Just a few things off about this landscape

The mission Rick has in mind on the first episode of Rick and Morty involves visiting a different version of Earth, which resides in Dimension C-35 and has the perfect climate for growing Mega Trees. What are Mega Trees? Well, they're huge trees that produce Mega Seeds, which are very important to Rick's research ... that's never properly explained and may not actually exist.

When Rick and Morty first arrive in Dimension C-35, we get a very good (if very brief) look at the surface of its Earth. Among its more alarming aspects: Many of the rocks have eyes, not to mention some kind of ... vascular structures that get more and more disturbing the longer you look at them. It appears that Saturn can be seen clearly from Earth C-35, meaning that it must be much closer than in most dimensions. There's another enormous green planet that dominates the sky; it may have something to do with with this Earth's favorable climate conditions for producing Mega Trees. Also, there are droopy, bulbous plants that excrete a clear, gooey liquid. There are one-eyed creatures with tentacles and bat-like wings. And, well, there are winged, flying butts. (We won't even get into what the Mega Trees resemble, but you can probably venture a guess.)

Lots to see at the Interdimensional Portal-Port

In the episode's third act, Rick and Morty are forced to transport the Mega Seeds through interdimensional customs — hidden "way up in" one of Morty's bodily orifices — when the charge runs out on Rick's interdimensional portal gun. This, of course, devolves into an insane bloodbath. But before it does, we get a wide shot of the Interdimensional Portal-Port, which is absolutely loaded with Easter eggs. 

First, there's the fact that the structures outside the window can really only be described as "Seussian." Then, there are all the little silhouettes of the various interdimensional travelers — some of which are just weird (there's a giraffe, an elephant, and a spider-like blob) and many of which are highly specific pop culture references.
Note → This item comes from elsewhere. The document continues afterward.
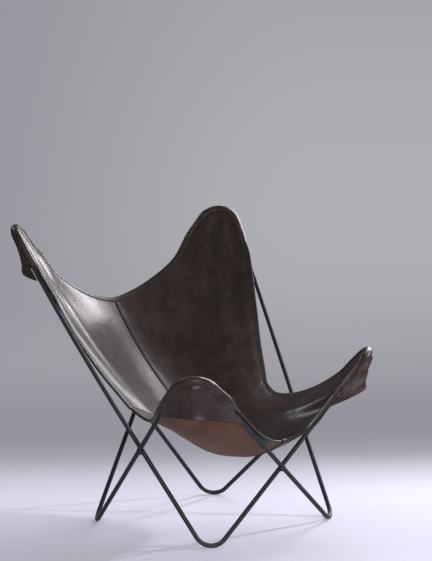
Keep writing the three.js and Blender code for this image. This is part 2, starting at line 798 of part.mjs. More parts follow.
const rims = {};
Object.entries(halves).forEach(([sideName, half]) => {
  const side = sideName === 'left' ? 1 : -1;
  rims[sideName] = {
    back: addPocket(half, highPeaks[side], true, `back_${sideName}_pocket`),
    front: addPocket(half, lowPeaks[side], false, `front_${sideName}_pocket`),
  };
  const back = edgeStations(half, true).side.slice(rims[sideName].back.side);
  const front = edgeStations(half, false).side.slice(rims[sideName].front.side, panelCells);
  addBinding(`${sideName}_edge_binding`, [...front, ...back.reverse()]);
});

[['back', true], ['front', false]].forEach(([name, isHigh]) => {
  const left = edgeStations(halves.left, isHigh).end.slice(rims.left[name].end);
  const right = edgeStations(halves.right, isHigh).end.slice(rims.right[name].end, panelCells);
  addBinding(`${name}_edge_binding`, [...left, ...right.reverse()]);
});

const stationOf = (half, i, j) => ({ point: half.grid[i][j], normal: half.normals[i][j] });
addSeamStrip('centre_seam_strip', halves.left.grid[0].map((_, j) => ({
  seam: stationOf(halves.left, 0, j),
  beside: [stationOf(halves.left, 1, j), stationOf(halves.right, 1, j)],
})));
Object.entries(halves).forEach(([sideName, half]) => {
  const rows = half.grid.map((_, i) => ({
    seam: stationOf(half, i, panelCells),
    beside: [stationOf(half, i, panelCells - 1), stationOf(half, i, panelCells + 1)],
  }));
  addSeamStrip(`${sideName}_seam_strip`, rows.slice(1));
});

// The origin is on the floor under the middle of the chair
const box = new THREE.Box3().setFromObject(chair);
const middle = box.getCenter(new THREE.Vector3());
chair.position.set(-middle.x, -middle.y, -box.min.z);

export default chair;
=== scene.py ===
"""Dresses the butterfly sling chair: two bent rod loops, their welds and the sewn leather sling."""
import math

import bpy
import numpy as np
from bpy.props import FloatProperty, FloatVectorProperty, PointerProperty
from bpy.types import Operator, Panel, PropertyGroup
from mathutils import Matrix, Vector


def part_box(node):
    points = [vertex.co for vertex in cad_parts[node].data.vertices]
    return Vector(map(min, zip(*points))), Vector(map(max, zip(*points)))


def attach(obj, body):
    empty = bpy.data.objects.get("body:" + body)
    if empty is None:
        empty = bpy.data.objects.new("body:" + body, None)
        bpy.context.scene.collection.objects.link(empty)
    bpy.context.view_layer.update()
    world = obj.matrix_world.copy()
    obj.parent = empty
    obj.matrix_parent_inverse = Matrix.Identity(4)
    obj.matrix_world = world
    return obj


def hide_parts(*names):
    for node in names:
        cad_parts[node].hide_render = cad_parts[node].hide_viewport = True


bl_info = {
    "name": "Butterfly sling chair",
    "version": (1, 0, 0),
    "blender": (4, 5, 0),
    "location": "View3D > Sidebar > Chair",
    "description": "Builds a rod frame chair with a leather sling, piece by piece",
    "category": "Object",
}

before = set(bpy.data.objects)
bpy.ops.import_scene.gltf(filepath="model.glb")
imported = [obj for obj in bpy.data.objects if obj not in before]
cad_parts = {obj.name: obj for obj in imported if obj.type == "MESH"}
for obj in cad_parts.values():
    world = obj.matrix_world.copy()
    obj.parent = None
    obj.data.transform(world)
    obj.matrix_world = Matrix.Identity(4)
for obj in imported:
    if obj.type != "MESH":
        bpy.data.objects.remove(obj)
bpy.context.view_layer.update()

# Places on the sling, as shares of the corner of the nearer peak: (x, y, z)
BACK_NOTCH_SHARES = (0, 0.946, 0.628)
BACK_EDGE_SHARES = ((0.144, 0.941, 0.642), (0.308, 0.923, 0.676), (0.493, 0.901, 0.735))
SIDE_SEAM_SHARES = (0.552, 0.088, 0.37)
SIDE_BACK_SHARES = ((0.586, 0.141, 0.405), (0.655, 0.255, 0.48), (0.739, 0.382, 0.585))
FRONT_NOTCH_SHARES = (0, -0.837, 0.498)
FRONT_EDGE_SHARES = ((0.195, -0.882, 0.532), (0.385, -0.92, 0.615), (0.56, -0.967, 0.703))
SIDE_FRONT_SHARES = ((0.672, -0.029, 0.628), (0.714, -0.172, 0.628), (0.815, -0.358, 0.673))
SEAT_CENTRE_SHARES = (0, 0.117, 0.26)
BACK_SEAM_SHARES = ((0, 0.27, 0.311), (0, 0.421, 0.371), (0, 0.59, 0.439), (0, 0.739, 0.511))
SEAT_SEAM_SHARES = ((0, -0.057, 0.413), (0, -0.258, 0.386), (0, -0.458, 0.394), (0, -0.659, 0.433))
CROSS_SEAM_SHARES = ((0.123, 0.113, 0.265), (0.267, 0.095, 0.302), (0.411, 0.077, 0.34))

# Where the bow of the long legs starts and is measured, as shares of the high peak's height
BOW_START_SHARE = 0.346
BOW_TOP_SHARE = 0.885

# The rims: how far they reach down the pockets, the length over which one opens from a bead to a roll,
# where a lip ends as a share of its width, and how many stations the bindings run in under them
RIM_SHARE = 0.88
RIM_FADE = 0.04
LIP_END_SHARE = 0.12
RIM_OVERLAP = 2

# How the leather lies over a rod: the slope on which it leaves, and how far aside it still feels the
# rod, as a multiple of its height over it. Then the least cosine at which a piece settles on leather.
RIM_DROOP = 0.6
ROD_REACH = 4
LEAST_FACING = 0.15

# The flaps: where they start below the tip, the powers of the depth by which a high and a low one
# stand off, how fast they leave the rods, and the share of the depth where the edge's normals turn
FLAP_START_SHARE = 0.04
HIGH_CURL = 1.5
LOW_CURL = 0.85
FLAP_LEAVES = 6
TURN_SHARE = 0.2

# Creases and wrinkles of a quarter, with their places as shares of the way from the tip to the middle
# of the chair. A waver is the height, rate and start of one sine wave.
CREASE_COUNT = 3
CREASE_FADE_SHARE = 0.12
CREASE_END_SHARE = 0.62
WRINKLE_COUNT = 6
WRINKLE_FADE_SHARES = (0.05, 0.2)
WRINKLE_END_SHARE = 0.34
CALM_EDGE_SHARE = 0.03
WAVERS = ((1.6, 11, 0), (0.8, 23, 2))

# Places beside a seam or an edge, as shares of the lap's width, of half the strip's width or of the
# lip's width. A negative one is behind the seam. The lap's rises are shares of its thickness, and its
# bed lies at a share of half the leather's.
LAP_SHARES = (-0.3, 0, 0.4, 0.75, 0.93, 1)
LAP_RISES = (0.1, 0.6, 1, 1, 0.8, 0.15)
LAP_BED_SHARE = 0.6
LAP_STITCH_SHARES = (0.25, 0.78)
STRIP_SHARES = (-1, -0.5, 0, 0.5, 1)
STRIP_STITCH_SHARES = (-0.6, 0.6)
HEM_STITCH_SHARE = 0.6
BINDING_STITCH_SHARE = 0.7

# A weld's bead: its length to its width, and the ripples round and along it. A bead and a stitch are
# both spindles that end a little short of their points.
WELD_STRETCH = 1.15
WELD_RIPPLE = 0.02
WELD_RIPPLES_ROUND = 5
WELD_RIPPLES_ALONG = 7
WELD_END = 0.98
STITCH_END = 0.92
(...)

We can spot a Xenomorph from the Alien franchise, the guys from Mystery Science Theater 3000, and a couple of distinctive shapes that look like Big Bird from Sesame Street and McDonald's mascot Grimace. There are also a few Space Invaders from the classic arcade game — and because they knew you'd be busy trying to process all of the visual information thrown at you in this shot, the writers also included an audio gag: a reference to the classic comedy film Airplane! As the camera pans over this incredibly busy frame, a voice over the PA intones, "The Glark Zone is for flarping and un-flarping only" — an overt shout-out to the dueling PA announcers in the movie.

It's no wonder that Rick and Morty has managed to retain its enormous fan base while fielding relatively few episodes over all of those years: Virtually every episode seems to be crafted for maximum re-watchability, and the first one was no different.